Speaking before the meeting began, Mr Ryan praised party deputy-leader Catherine Martin for her success in establishing a basic income scheme for artists. For her part, Ms Martin, Minister for Tourism, Culture, Arts, Gaeltacht, Sport and Media said the party had made its mark in the Government on climate action, transport, childcare, equality, integration and biodiversity.
“I think the fingerprints of the Greens can be seen all over Government,” she said, adding that the party would priorities those who were most vulnerable in society in its approach to the budget.

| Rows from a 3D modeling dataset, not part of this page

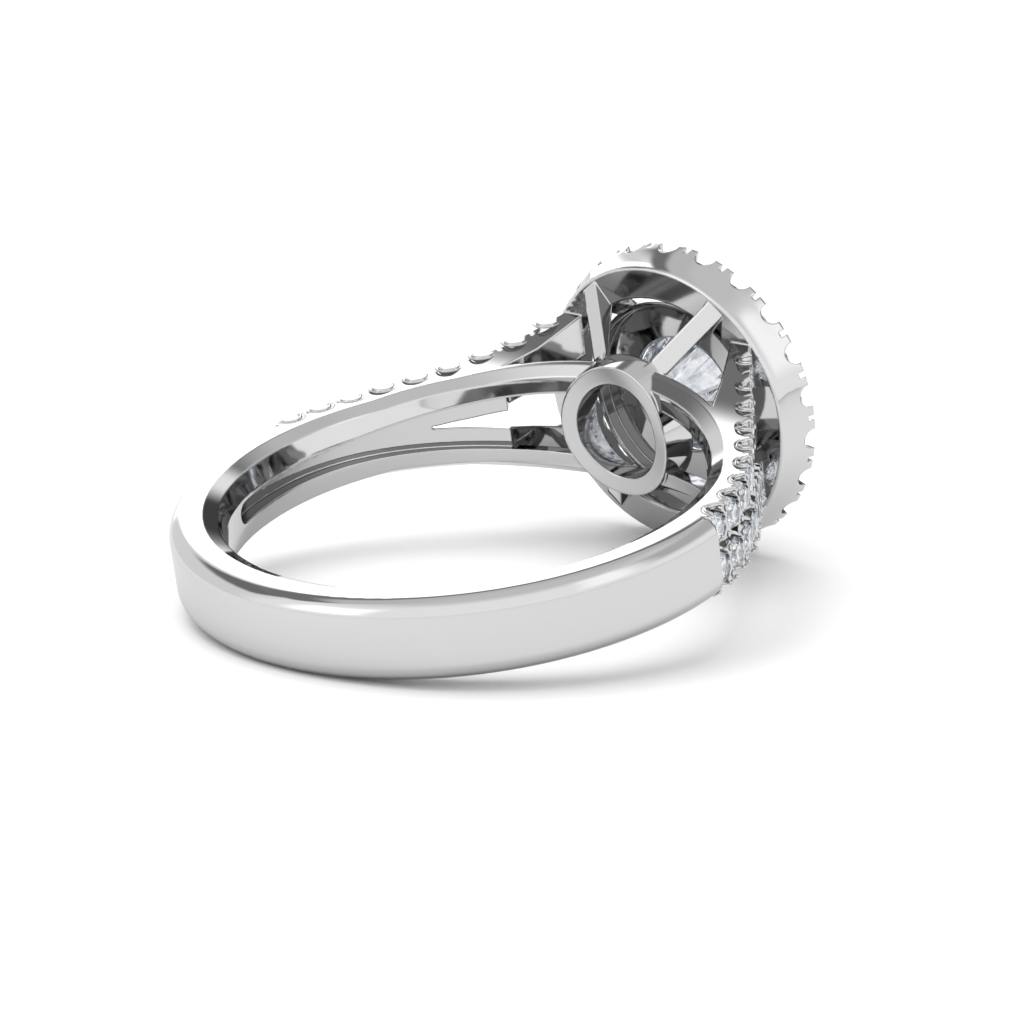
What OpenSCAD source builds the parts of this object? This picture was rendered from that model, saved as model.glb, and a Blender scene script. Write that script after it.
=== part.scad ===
// Halo ring with split, pave-set shoulders, lying on its side.
// It is drawn in the ring's own frame, then laid on its side by lay_down():
// X runs from the finger's axis through the head, Z is the finger's axis, Y crosses the shoulders.
// A height is a distance along X from the finger's axis. An angle round the band starts at the head.

/* [Finger and band] */
// Inside diameter of the band
finger_d = 16.8; // [15:0.1:20]
// Thickness of the band at its back
band_t = 1.96; // [1.6:0.02:2.2]
// Width of the band at its back
band_w = 2.92; // [2.4:0.02:3.2]
// Width of the straight middle of the finger hole's wall
bore_w = 1; // [0.8:0.1:1.4]
// Radial rise of the wall from there to the bevel, for comfort
comfort_rise = 0.22; // [0.1:0.02:0.3]
// Radial size of the bevel round the finger hole
inner_bevel = 0.5; // [0.3:0.05:0.6]
// Depth of that bevel along the finger's axis
bevel_drop = 0.24; // [0.1:0.02:0.4]
// Radius of the rounding on the band's outer edges
outer_round = 0.68; // [0.3:0.02:0.8]

/* [Shoulders] */
// Angle from the head at which the stone-set shoulders start
shoulder_angle = 84; // [80:1:90]
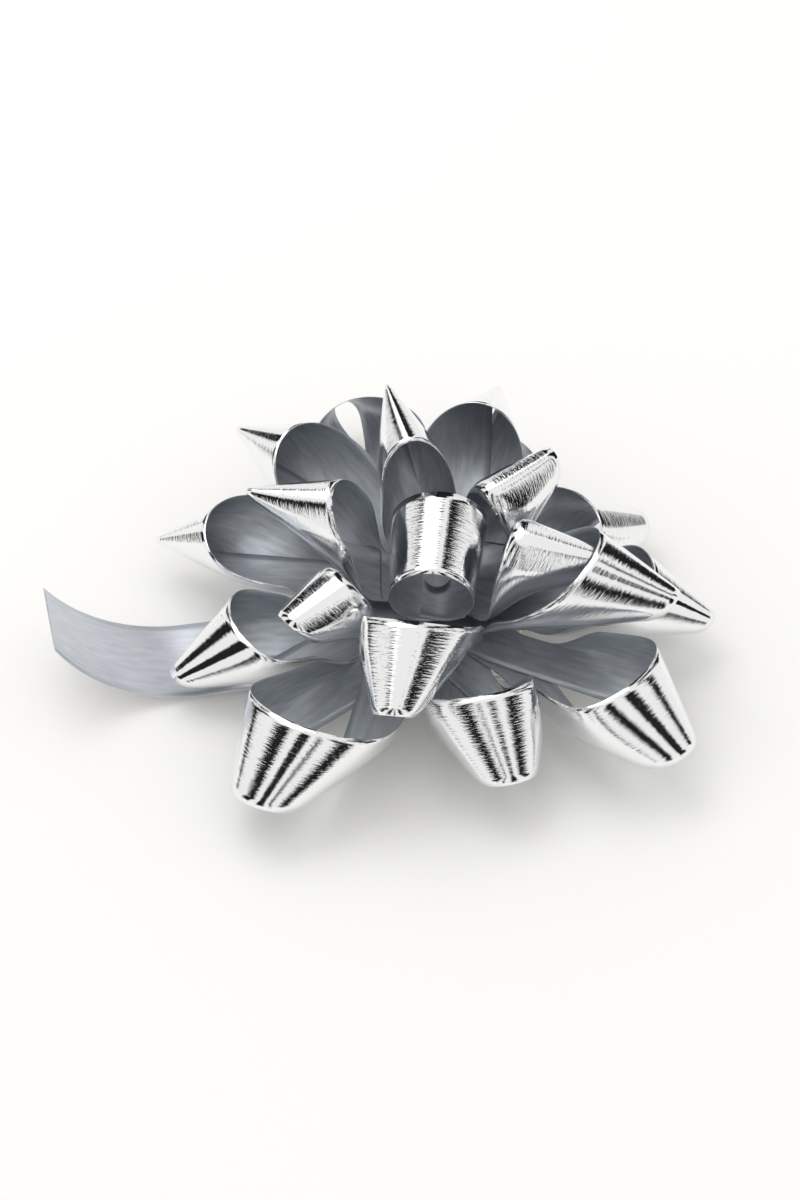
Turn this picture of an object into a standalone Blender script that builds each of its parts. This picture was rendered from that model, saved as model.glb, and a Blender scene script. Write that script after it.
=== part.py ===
"""A pre-made star bow: one metallised film ribbon wound into cone-shaped loops on a barbed post.

Metres, +Z up. The origin is on the post's axis, at the underside of the release liner, where the bow
rests. The ribbon passes over the post once between two loops, so the strip is divided there: each
loop is one node, pierced by the post at its start and butting against the next loop at its end.
"""

import math
from collections import namedtuple

import bmesh
import bpy
import numpy as np

# Ribbon
RIBBON_WIDTH = 0.019
FILM_THICKNESS = 0.00016
LAYER_GAP = 0.00024
TAB_REACH = 0.004
BUTT_GAP = 0.0012

# How the ribbon is gathered at the post, and where the tiers bend up
HUB_HALF_WIDTH = 0.005
BEND_START = 0.0072
BEND_RADIUS = 0.012
RISE_LENGTH = 0.010
SIDE_GAP = 0.0006
CROWD_MARGIN = 0.0015
WIDEST_SHARE = math.radians(38.0)

# Tiers of loops. The reach of a loop is the distance from the post to the point of its cone, its
# opening is the gap between the cone's point and the ribbon, and fullness is how far the loop is
# pressed flat. A tier leaves the hub at its tilt. A loop's own row gives its heading in degrees, what
# it adds to the tier's tilt in degrees, and its reach and opening as shares of the tier's.
Tier = namedtuple("Tier", "name reach opening fullness tilt loops")
BOTTOM = Tier(
    "bottom_loop",
    0.0600,
    0.0100,
    0.64,
    0,
    (
        (-160, -2, 0.93, 0.7),
        (30, -2, 0.90, 1.1),
        (-122, -3, 1.16, 1.4),
        (73, -2, 0.92, 0.4),
        (-74, -3, 0.95, 1.2),
        (108, -1, 1.08, 0.4),
        (-43, -3, 1.12, 1.2),
        (162, 0, 0.96, 0.2),
        (-5, -4, 0.92, 0.6),
    ),
)
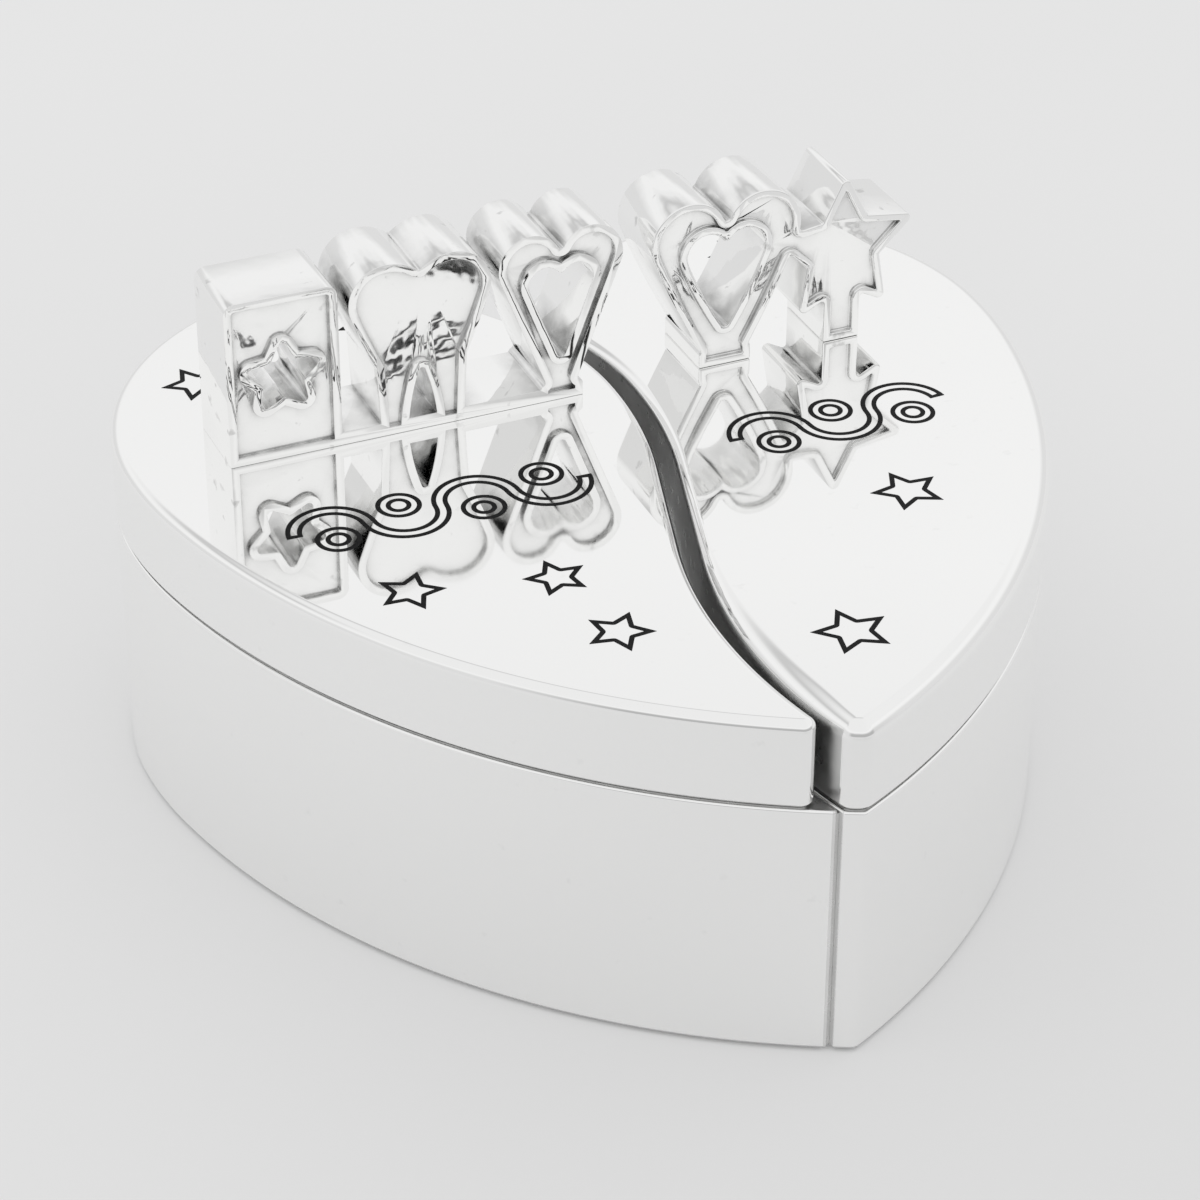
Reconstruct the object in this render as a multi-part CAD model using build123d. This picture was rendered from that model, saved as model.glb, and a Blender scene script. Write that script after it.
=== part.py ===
from build123d import *
import os
from math import cos, pi, sin

# Baby keepsake pair: a heart split by an S into two lidded boxes, for teeth and for a curl of hair.
# Millimetres. Origin: the middle of the base. +Z is up, the heart's point looks along -Y, and the
# tooth box is on the -X side.

# Sides
TOOTH = -1
CURL = 1

# Heart, seen from above
heart_width = 79.2
heart_length = 81.2
# Points of half the outline: shares of half the width and of the length from the point
widest_share = 0.707
flank_shares = (0.981, 0.61)
shoulder_shares = (0.669, 0.984)
crown_shares = (0.497, 0.998)
cusp_share = 0.856

# S split: a leaning straight middle, a bend at each end, and a tighter bend home to the cusp.
# Turns are in degrees, shares are of the heart's length
split_lean = 16.7
split_front_turn = 39
split_low_share = 0.0702
split_high_share = 0.0862
split_radius_share = 0.5973
split_middle_share = 0.4225
body_split_gap = 0.36
lid_split_gap = 1.5
lid_bend_delay = {TOOTH: 0.0, CURL: 1.3}
overrun = 12.0

# Heights
base_pad_proud = 0.3
body_height = 22.85
seam = 0.3
lid_height = 7.55

# Cast boxes
wall = 1.5
floor = 1.6
base_recess = 0.7
base_land = 2.0
body_corners = {TOOTH: 0.5, CURL: 1.0}
inner_corner = 0.5
body_rim_round = 0.25
body_base_round = 0.35

# Cast lids
lid_plate = 1.5
lid_corners = {TOOTH: 1.0, CURL: 1.4}
lid_edge_rounds = {TOOTH: 0.9, CURL: 1.3}
lid_rim_round = 0.3
lip = 1.0
lip_drop = 2.4
lip_clearance = 0.3

# Linings and pads
lining = 1.0
lining_gap = 0.2
lining_step = 0.4
floor_pad = 1.5
lid_pad = 1.2
base_pad_gap = 0.2

# Standing ornaments; places and widths are shares of half the heart's width or of half its length
ornament_height = 15.9
ornament_depth = 7.3
ornament_front_share = 0.3325
tooth_row_share = -0.793
curl_row_share = 0.1667
ornament_round = 0.5
notch_round = 0.3
window_round = 0.4
bead_width = 0.7
bead_depth = 0.45
motif_gap = 1.1
star_overlap = 2.4
rail_height = 1.2
foot_cut = 0.8

block_width_share = 0.247
block_height = 15.0
block_corner = 1.0
block_star_share = 0.75

wand_star_share = 0.182
wand_stem = 3.4
star_waist_share = 0.5

# Tooth: shares of half its width and of the ornament's height
molar_width_share = 0.306
molar_root = 2.3
molar_cusp_shares = (0.48, 1)
molar_dip_share = 0.93
molar_belly_shares = (1, 0.72)
molar_neck_shares = (0.66, 0.4)
molar_root_share = 0.6
molar_crotch_share = 0.4

# Hearts: shares of half their width, with drops below the top, and of the ornament's height
slim_heart_share = 0.272
broad_heart_share = 0.338
heart_point_share = -0.14
heart_foot_share = 0.36
heart_foot_height = 1.6
heart_top_share = 0.5
heart_notch_drop_share = 0.47
heart_widest_drop_share = 0.74
heart_window_share = 0.52
heart_window_middle_share = 0.58

# Screws that hold the ornaments from inside the lids
screw_shank = 1.5
screw_head = 3.4
screw_head_height = 0.8
screw_grip = 2.2
screw_clearance = 0.1
screw_pocket = 0.5

# Enamelled line decoration in the lids
line_width = 0.42
line_depth = 0.3
band_stroke = 1.35
band_wave = 12.5
band_swing = 3.0
band_ring = 1.9
band_ring_inner = 1.05
band_ring_drop = 1.5
line_star_radius = 2.9
# Start, end and height of each wave: shares of half the heart's width and of half its length
tooth_band_shares = (-0.833, -0.061, 0.03)
curl_band_shares = (0.192, 0.722, 0.03)
# Small stars: place in the same shares, size as a share of the plain one, and turn in degrees
tooth_star_shares = (
    (-0.621, -0.239, 1, 40),
    (-0.336, -0.305, 0.95, 0),
    (-0.301, -0.527, 1, 32),
    (-0.747, 0.695, 1.03, 10),
    (-0.313, 0.803, 1, 25),
)
curl_star_shares = (
    (0.116, -0.7, 1.14, -2),
    (0.457, -0.283, 1.09, 3),
    (0.583, 0.783, 1, 15),
    (0.773, 0.635, 1, 40),
)

level_tolerance = 0.005
upright = 90

half_width = heart_width / 2
half_length = heart_length / 2
split_low = heart_length * split_low_share
split_high = heart_length * split_high_share
split_radius = heart_length * split_radius_share
tip_y = -half_length
base_z = base_pad_proud
rim_z = base_z + body_height
floor_z = base_z + base_recess + floor
lid_z = rim_z + seam
lid_top = lid_z + lid_height
plate_z = lid_top - lid_plate
lip_z = rim_z - lip_drop
lip_outset = wall + lip_clearance
lid_inset = lip_outset + lip
ornament_front = half_length * ornament_front_share
tooth_row_start = half_width * tooth_row_share
curl_row_start = half_width * curl_row_share
block_width = half_width * block_width_share
molar_width = half_width * molar_width_share
slim_heart_width = half_width * slim_heart_share
broad_heart_width = half_width * broad_heart_share
wand_star_radius = half_width * wand_star_share


def heart_arcs(side):
    """Half the heart's outline, as tangent arcs from its widest point to the tip and to the cusp."""
    def at(shares):
        return (side * half_width * shares[0], tip_y + heart_length * shares[1])

    widest = at((1, widest_share))
    flank = TangentArc(widest, at(flank_shares), tangent=(0, -1))
    front = TangentArc(at(flank_shares), at((0, 0)), tangent=flank % 1)
    shoulder = TangentArc(widest, at(shoulder_shares), tangent=(0, 1))
    crown = TangentArc(at(shoulder_shares), at(crown_shares), tangent=shoulder % 1)
    inner = TangentArc(at(crown_shares), at((0, cusp_share)), tangent=crown % 1)
    return [flank, front, shoulder, crown, inner]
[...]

Minister for Children Roderic O’Gorman said there had been a “historic” shift in childcare policy with the employment regulation order that will see 73 per cent of those working in child care get an increase. He said the had three aims when taking office – of reducing the costs of childcare, increasing the pay and conditions of those working in the sector, and increasing access. He added that substantial increases in core funding – which will continue in the forthcoming – brought all of those aims closer to completion.
Asked about its performance over the first two-and-a-half years of Government, Mr Ryan said its strategies were delivering. He referred to retrofitting, public transport and renewable energy. “It’s a record year for new renewable projects, both solar and wind. We have just opened a new battery storage facility in Shannonbridge, Co Offaly.”
He argued that the medium-, and long-term, policy responses to the energy crisis had to be a shift at scale to renewables. He said that that process was well under way.
“We are on track to delivering the large scale offshore wind that will bring a fundamental transformation to this country. It will give us a low carbon sustainable security not subjected to ransom of the (fossil fuel) power industry.”
He conceded there were challenges in the agriculture and forestry sector and that transport provided most difficulties when it came to reducing emissions.
Mr Ryan also ruled out any reshuffle of Ministers within the Greens at the end of the ear. “We have a good team. We have a team that’s working collectively together in local Government and in national Government.”